The Flyers' bigger need is a right-handed defenseman. As noted in the Flames' portion, there aren't any realistically within range of Philadelphia's pick. It seems unlikely they will address that need by happenstance. One also has to wonder whether this pick will become trade bait as the Flyers try to reverse course for 2021-22.
Biggest Need: Right Wing
This is not where the Stars hoped to find themselves after making the Stanley Cup Final last season.
While their prospect pool is thin in numbers, the quality is off the scales. Jason Robertson is their top left winger and has a legitimate chance to win the Calder Trophy this summer. At center, Roope Hintz is developing into a borderline star while former first-rounders Ty Dellandrea and Mavrik Bourque are likely to become NHLers in some capacity. On defense, Thomas Harley and Miro Heiskanen could be a top pairing for the next decade. There's nothing to speak of behind them, but those two pull their own weight. Jake Oettinger had a fine rookie season in net.
There is a need at right wing, with little to show behind a good-but-not-great Denis Gurianov. Fabian Lysell would be a dream pickup but is unlikely to fall to 14th overall. While it may be a slight reach at this position, fellow Swede Simon Robertsson possesses a ton of offensive upside and has his believers.
New York Rangers
Biggest Need: Center
As the Rangers progress from a rebuild to a competitive window, they are loaded with young talent basically everywhere. On the wings, Alexis Lafreniere, Kaapo Kakko and Vitali Kravtsov are as good of a trio as any team has, and there is still depth behind them. K'Andre Miller and Zac Jones alone would quench any thirst for left defensemen, yet there are others like Matthew Robertson behind them. On the other side, Adam Fox is up for the Norris Trophy, Nils Lundkvist is arguably the best defensive prospect in the world and 2020 first-round pick Braden Schneider is close to NHL-ready.
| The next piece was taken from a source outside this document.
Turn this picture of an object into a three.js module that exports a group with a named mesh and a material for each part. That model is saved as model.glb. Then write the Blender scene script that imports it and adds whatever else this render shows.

Their biggest need is at center. Mika Zibanejad and Ryan Strome are entering their late-20s. Filip Chytil is 21 and their only impact player at the position with a long-term outlook. The remaining prospects either top out as fourth-liners (Justin Richards for example) or are massive projects (Evan Vierling and Oliver Tarnstrom).
Even if they acquire Buffalo Sabres captain Jack Eichel or another big-time center, this is the obvious area the team would love to bolster. USHL center Cole Sillinger is a good bet for them in this range. If the pick isn’t traded for a proven NHLer, that is.